Tally the lines in the data that follows that include the word "this", and report nothing but the total.

▸ Records provided:
● ● ● ●
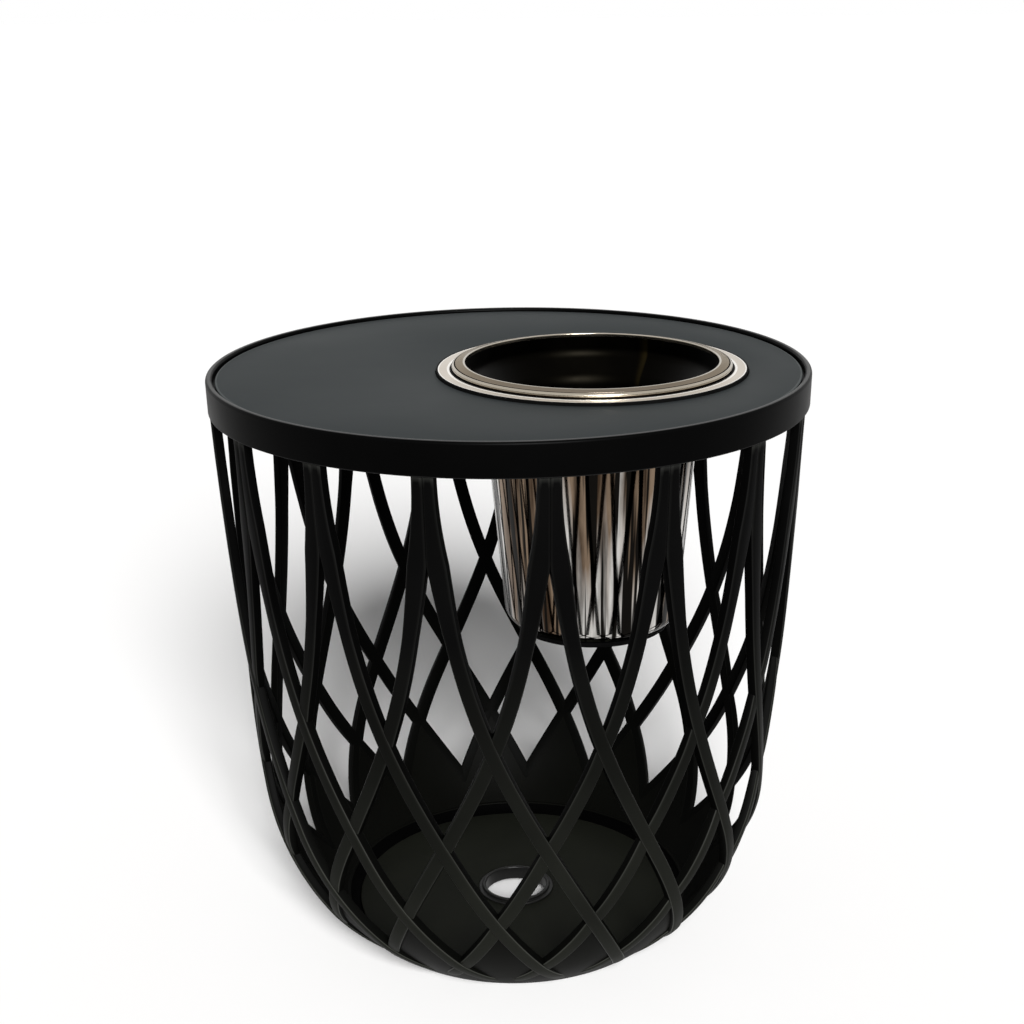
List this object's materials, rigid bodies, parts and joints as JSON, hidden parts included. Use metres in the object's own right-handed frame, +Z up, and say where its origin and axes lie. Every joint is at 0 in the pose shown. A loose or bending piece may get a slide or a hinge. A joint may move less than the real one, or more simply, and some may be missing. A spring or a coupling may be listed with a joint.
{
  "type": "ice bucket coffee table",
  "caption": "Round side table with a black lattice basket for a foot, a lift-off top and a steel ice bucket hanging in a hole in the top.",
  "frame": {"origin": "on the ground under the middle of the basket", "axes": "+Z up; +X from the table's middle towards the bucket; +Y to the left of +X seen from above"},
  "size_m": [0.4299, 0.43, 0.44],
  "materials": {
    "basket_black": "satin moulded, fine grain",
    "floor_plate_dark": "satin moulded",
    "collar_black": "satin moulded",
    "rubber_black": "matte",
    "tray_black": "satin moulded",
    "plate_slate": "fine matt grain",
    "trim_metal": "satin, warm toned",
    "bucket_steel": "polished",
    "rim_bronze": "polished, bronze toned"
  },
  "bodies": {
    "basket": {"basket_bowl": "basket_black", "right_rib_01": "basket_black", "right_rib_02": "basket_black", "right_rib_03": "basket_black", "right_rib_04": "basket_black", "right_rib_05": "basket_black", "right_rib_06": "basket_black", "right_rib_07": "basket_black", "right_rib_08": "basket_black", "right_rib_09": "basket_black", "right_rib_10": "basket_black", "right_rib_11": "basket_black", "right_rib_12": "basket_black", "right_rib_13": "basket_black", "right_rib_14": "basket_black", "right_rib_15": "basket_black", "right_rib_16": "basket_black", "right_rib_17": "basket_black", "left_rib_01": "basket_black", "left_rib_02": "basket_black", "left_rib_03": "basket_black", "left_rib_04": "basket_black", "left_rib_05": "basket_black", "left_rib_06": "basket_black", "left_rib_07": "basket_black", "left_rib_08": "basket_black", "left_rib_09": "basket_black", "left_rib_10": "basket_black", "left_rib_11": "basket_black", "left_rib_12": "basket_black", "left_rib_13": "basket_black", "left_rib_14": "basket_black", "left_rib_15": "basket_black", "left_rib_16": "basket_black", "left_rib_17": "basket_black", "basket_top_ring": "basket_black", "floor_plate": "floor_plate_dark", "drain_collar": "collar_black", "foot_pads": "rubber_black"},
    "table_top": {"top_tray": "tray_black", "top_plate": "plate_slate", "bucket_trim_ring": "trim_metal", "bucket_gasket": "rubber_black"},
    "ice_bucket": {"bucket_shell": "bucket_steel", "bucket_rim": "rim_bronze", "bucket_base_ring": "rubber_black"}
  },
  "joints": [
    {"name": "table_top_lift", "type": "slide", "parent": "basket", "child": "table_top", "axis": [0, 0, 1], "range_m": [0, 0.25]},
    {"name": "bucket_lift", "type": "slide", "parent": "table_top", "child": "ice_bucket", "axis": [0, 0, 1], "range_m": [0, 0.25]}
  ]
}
● ● ● ●
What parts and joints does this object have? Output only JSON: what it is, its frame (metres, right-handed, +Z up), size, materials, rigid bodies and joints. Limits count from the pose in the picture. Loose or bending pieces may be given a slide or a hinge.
● ● ● ●
▸ Output below: 2